The submission of additional evidence is often there whenever the ex-parte assessment order is passed by the AO. Furhter, even in various cases, thought the order is not ex-parte but the assessee could not furnish few documents which could have been relevant for the assessment proceeding.

Here is one interesting case of admission of additional evidence before CIT(A).

The case detail is as under:

ITAT DELHI

SANJEEV MITTAL, C/O M/S. RRA TAXINDIA

VERSUS

DCIT, CIRCLE-II, FARIDABAD.

 

AND

 

ACIT, CIRCLE-II, FARIDABAD.

 

VERSUS

SANJEEV MITTAL,

ITA No. 7454/Del/2018

And

ITA No. 7339/Del/2018
Dated.- May 3, 2024

The copy of the order is as under:


During appeal proceedings the assessee requested for admittance of additional evidence under Rule 46A of the Income Tax Rules, 1962 (the “Rules”). It was submitted that clause (c) and (d) of the Rule 46A(1) is attracted in the case of the assessee. The Ld. CIT(A) considered the facts and relying on the decision of Hon’ble Bombay High Court in Prabhavati S. Shah v. CIT (1998) 231 ITR 1 (Bom) and decisions of Hon’ble P & H High Court in Arjun Dass vs. CIT (1975) 112 ITR 480 (P&H) and in CIT vs. Jind Cooperative Sugar Mills (2011) 335 ITR 43 (P&H) admitted the additional evidence submitted by the assessee before him.
The Ld. CIT(A) obtained remand report dated 17.08.2018 from the Ld. AO on the documentary evidences filed by the assessee,The Ld. CIT(A) called for rejoinder from the assessee on the remand report which the assessee submitted vide letter dated 06.09.2018

Dissatisfied, the Revenue is in appeal before the Tribunal challenging admission of additional evidence by the Ld.
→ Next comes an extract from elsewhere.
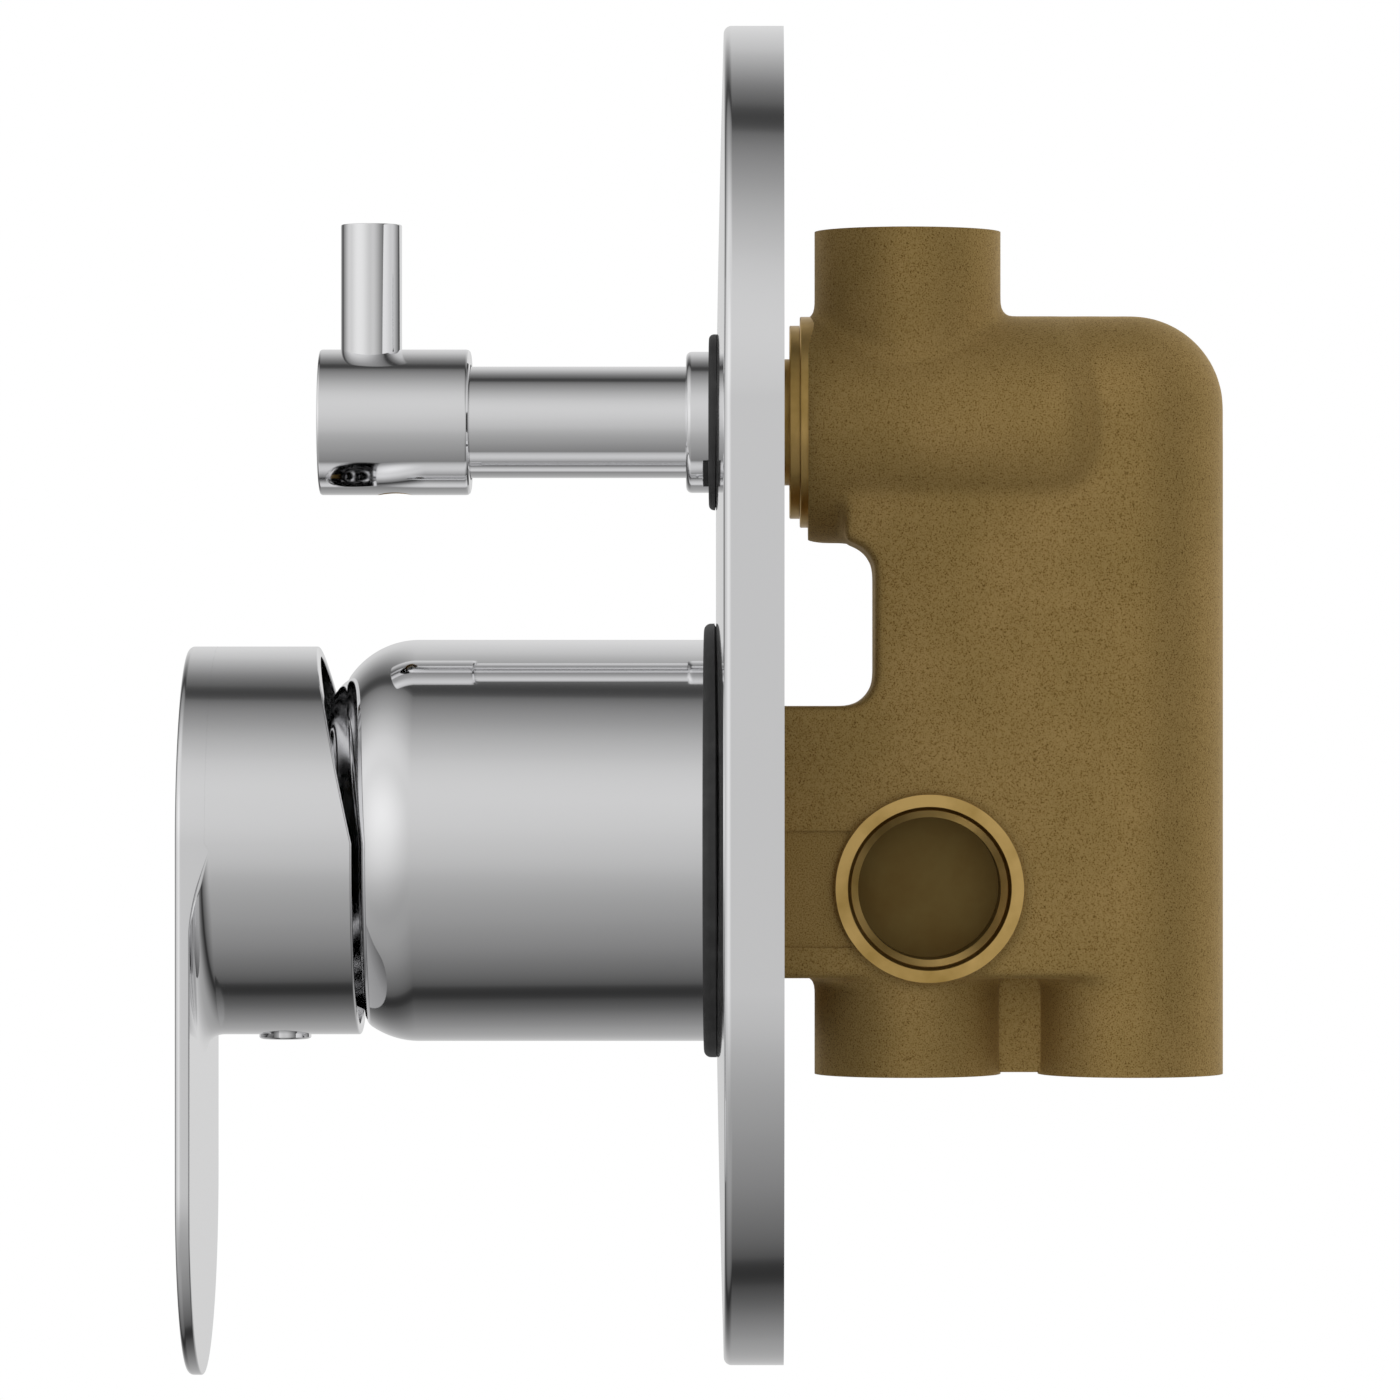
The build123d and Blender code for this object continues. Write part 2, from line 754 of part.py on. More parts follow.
def diverter_seals():
    radius = chamber_radius - seal_section / 2 - running_fit / 2
    first, second = seal_places
    front = ring_seal(seal_section, radius, first, diverter_height)
    rear = ring_seal(seal_section, radius, second, diverter_height)
    return Compound([front, rear])


def diverter_moving_disc():
    disc = bar(cage_bore - air, turning_disc_front, turning_disc_rear, diverter_height)
    width = tongue_width / 2 + seat_fit
    half = tongue_thickness / 2 + seat_fit
    slot = brick(-width, width, turning_disc_front, turning_disc_front + tongue_length + seat_fit,
                 diverter_height - half, diverter_height + half)
    port = bar(disc_port, turning_disc_front, turning_disc_rear, diverter_height - disc_port_reach)
    return disc - slot - port


def diverter_fixed_disc():
    disc = bar(cage_bore - seat_fit, still_disc_front, still_disc_rear, diverter_height)
    return disc - disc_ports(still_disc_front, still_disc_rear)


def diverter_spindle():
    flange_front = gland_rear + 2 * air
    flange_rear = flange_front + spindle_flange_length
    spindle = bar(spindle_radius, spindle_front, flange_front, diverter_height)
    spindle = chamfer(spindle.edges().filter_by(GeomType.CIRCLE).sort_by(Axis.Y)[0], edge_break)
    spindle += bar(spindle_flange_radius, flange_front, flange_rear, diverter_height)
    tongue_rear = turning_disc_front + tongue_length
    spindle += brick(-tongue_width / 2, tongue_width / 2, flange_rear, tongue_rear,
                     diverter_height - tongue_thickness / 2, diverter_height + tongue_thickness / 2)
    return spindle


def diverter_collar():
    step = small_gasket_front
    front_bore = neck_radius + seat_fit
    bore = gland_neck_radius + seat_fit
    collar = turned_points([
        (collar_front, front_bore), (collar_front, collar_radius), (collar_rear, collar_radius),
        (collar_rear, bore), (step, bore), (step, front_bore),
    ], diverter_height)
    edge = collar.edges().group_by(Axis.Y)[0].sort_by(SortBy.RADIUS)[-1]
    return fillet(edge, collar_edge_round)


def diverter_neck():
    flange_front = small_gasket_front + seat_fit
    rear = flange_front + neck_flange
    return turned_points([
        (neck_front, neck_bore), (neck_front, neck_radius - edge_break),
        (neck_front + edge_break, neck_radius), (flange_front, neck_radius),
        (flange_front, gland_neck_radius), (rear, gland_neck_radius), (rear, neck_bore),
    ], diverter_height)


def diverter_knob():
    knob = bar(knob_radius, knob_front, knob_rear, diverter_height)
    rims = knob.edges().filter_by(GeomType.CIRCLE).sort_by(Axis.Y)
    knob = chamfer(rims[0], knob_front_chamfer)
    rims = knob.edges().filter_by(GeomType.CIRCLE).sort_by(Axis.Y)
    knob = fillet(rims[-1], knob_rear_round)
    recess = neck_front - 2 * air
    knob -= bar(neck_radius + air, recess, knob_rear, diverter_height)
    knob -= bar(spindle_radius + running_fit, spindle_front - air, recess, diverter_height)
    seat = diverter_height + knob_radius - lever_pin_sink
    knob -= upright(lever_pin_radius + running_fit, seat, seat + knob_radius, lever_pin_y)
    knob -= upright(lever_pin_spigot + running_fit, diverter_height, seat, lever_pin_y)
    knob -= upright(knob_screw_radius + running_fit, diverter_height - 2 * knob_radius,
                    diverter_height, knob_screw_y)
    return knob


def diverter_pin():
    seat = diverter_height + knob_radius - lever_pin_sink
    spigot = diverter_height + spindle_radius + air
    pin = upright(lever_pin_radius, seat, lever_pin_top, lever_pin_y)
    pin = fillet(pin.edges().sort_by(Axis.Z)[-1], lever_pin_round)
    return pin + upright(lever_pin_spigot, spigot, seat, lever_pin_y)


def knob_grub_screw():
    return set_screw(knob_screw_radius, knob_screw_length, knob_screw_y, -spindle_radius,
                     diverter_height)


for name, make in {
    "valve_body": valve_body,
    "cartridge_base": cartridge_base,
    "cartridge_seal": cartridge_seal,
    "fixed_disc": fixed_disc,
    "moving_disc": moving_disc,
    "disc_carrier": disc_carrier,
    "cartridge_housing": cartridge_housing,
    "cartridge_rotor": cartridge_rotor,
    "stem_pin": stem_pin,
    "lever_stem": lever_stem,
    "cartridge_nut": cartridge_nut,
    "dome_cover": dome_cover,
    "sleeve": sleeve,
    "sleeve_o_ring": sleeve_o_ring,
    "sleeve_gasket": sleeve_gasket,
    "plate": plate,
    "lever_handle": lever_handle,
    "handle_grub_screw": handle_grub_screw,
    "index_plug": index_plug,
    "diverter_gland": diverter_gland,
    "diverter_cartridge": diverter_cartridge,
    "diverter_seals": diverter_seals,
    "diverter_fixed_disc": diverter_fixed_disc,
    "diverter_moving_disc": diverter_moving_disc,
    "diverter_spindle": diverter_spindle,
    "diverter_collar": diverter_collar,
    "diverter_neck": diverter_neck,
    "diverter_gasket": diverter_gasket,
    "diverter_knob": diverter_knob,
    "diverter_pin": diverter_pin,
    "knob_grub_screw": knob_grub_screw,
}.items():
    export_step(make(), f"parts/{name}.step")
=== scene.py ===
from math import asin, cos, hypot, pi, radians, sin, sqrt, tan

import bpy
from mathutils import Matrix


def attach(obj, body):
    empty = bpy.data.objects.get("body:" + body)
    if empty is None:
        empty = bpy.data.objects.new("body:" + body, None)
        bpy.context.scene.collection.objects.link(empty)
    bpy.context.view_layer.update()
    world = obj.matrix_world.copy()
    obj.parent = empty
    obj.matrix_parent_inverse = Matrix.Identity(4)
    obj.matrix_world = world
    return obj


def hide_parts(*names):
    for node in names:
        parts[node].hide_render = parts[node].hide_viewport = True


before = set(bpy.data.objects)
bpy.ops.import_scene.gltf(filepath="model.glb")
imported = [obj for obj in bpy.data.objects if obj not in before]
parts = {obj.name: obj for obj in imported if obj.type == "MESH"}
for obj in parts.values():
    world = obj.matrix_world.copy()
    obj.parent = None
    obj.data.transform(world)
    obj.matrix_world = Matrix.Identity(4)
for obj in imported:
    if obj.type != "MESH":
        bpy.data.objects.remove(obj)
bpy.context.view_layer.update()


# Camera
# A long lens stands square to the valve's right side, level with its middle. The lens is
# shifted a little, so that the valve sits in the frame as it does in the photograph.
MM = 0.001
sensor = 36
view_distance = 1003.5
frame_width = 188.6
lens_y, lens_z = -2.5, 18.2
middle_y, middle_z = -11.25, 18.9
bpy.ops.object.select_all(action="DESELECT")
bpy.ops.object.camera_add(
    location=(view_distance * MM, lens_y * MM, lens_z * MM), rotation=(pi / 2, 0, pi / 2)
)
camera = bpy.context.object
camera.data.sensor_width = sensor
camera.data.lens = sensor * view_distance / frame_width
camera.data.shift_x = (middle_y - lens_y) / frame_width
camera.data.shift_y = (middle_z - lens_z) / frame_width
bpy.context.scene.camera = camera
bpy.context.scene.view_settings.view_transform = "Standard"


# Studio
# A white room with a dark gap all round, between the light in front and the white wall
# behind. Polished metal shows the gap as soft dark bands. The eye sees the room as white.
def linear(colour):
    """An sRGB hex colour as the linear colour that shaders work in."""
    channels = [int(colour[i:i + 2], 16) / 255 for i in (1, 3, 5)]
    return [c / 12.92 if c < 0.04045 else ((c + 0.055) / 1.055) ** 2.4 for c in channels] + [1.0]


def add(tree, kind, inputs=None, **settings):
    """A node with its settings, and its inputs as values or as the sockets that feed them."""
    made = tree.nodes.new("ShaderNode" + kind)
    for name, value in settings.items():
        setattr(made, name, value)
    for name, value in (inputs or {}).items():
        if isinstance(value, bpy.types.NodeSocket):
            tree.links.new(value, made.inputs[name])
        else:
            made.inputs[name].default_value = value
    return made


def colour_steps(ramp, steps):
    """Fills a colour ramp from (position, hex colour) pairs."""
    elements = ramp.color_ramp.elements
    for position, colour in steps[1:-1]:
        elements.new(position).color = linear(colour)
    for element, (position, colour) in zip((elements[0], elements[-1]), (steps[0], steps[-1])):
        element.position = position
        element.color = linear(colour)


def brightness(tree, share, steps):
    """Light by a share from 0 to 1: steps are (share, amount of light)."""
    curve = add(tree, "FloatCurve", {"Value": share})
    points = curve.mapping.curves[0].points
    points[0].location = steps[0]
    points[1].location = steps[-1]
    for step in steps[1:-1]:
        points.new(*step)
    curve.mapping.update()
    return curve.outputs[0]


def away_from(tree, direction, axis):
    """The angle between a direction and an axis, as a share of half a turn."""
    length = sqrt(sum(a * a for a in axis))
    facing = add(tree, "VectorMath", {0: direction, 1: [a / length for a in axis]},
                 operation="DOT_PRODUCT")
    angle = add(tree, "Math", {0: facing.outputs["Value"]}, operation="ARCCOSINE")
    return add(tree, "Math", {0: angle.outputs[0], 1: pi}, operation="DIVIDE").outputs[0]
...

CIT(A); deletion of addition of Rs. 1.47 crore under section 68 of the Act; deletion of addition of Rs. 90 lacs under section 40A(3) and deletion of disallowance of Rs. 24,000/- observing it to be calculation mistake. All the ground Nos. (i) to (iv) relate respectively thereto.

Apropos Ground No. (i): According to the Revenue, neither clause (c) nor clause (d) of Rule 46A(1) is applicable to the assessee. Therefore, the Revenue posed the question whether the Ld. CIT(A) is right in law in admitting the additional evidence under clause (c) & (d) of Rule 46A(1) of the Rules. In our opinion, the reply is in affirmative. This is because the issue is squarely covered by the decision of *Hon’ble Delhi High Court in CIT vs. Virgin Securities and Credits (P) Ltd. (2011) 332 ITR 396* (Delhi) wherein the Court held as under :-

“Held that it was a matter of record that before admitting the additional evidence, the Commissioner (Appeals) obtained a remand report from the Assessing Officer. While submitting his report, the Assessing Officer had had not objected to the admission of the additional evidence, but had merely reiterated the contentions in the assessment orders. It was only after considering the remand report, the Commissioner (Appeals) had admitted the additional evidence. It could not be disputed that this additional evidence was crucial to the disposal of the appeal and had a direct bearing on the quantum of claim made by the assessee. The plea of the assessee which taken before the Assessing Officer remained the same.

Following the decision (supra) we reject this ground and hold that the Ld. CIT(A) was perfectly justified in admitting the additional evidence produced by the assessee before him.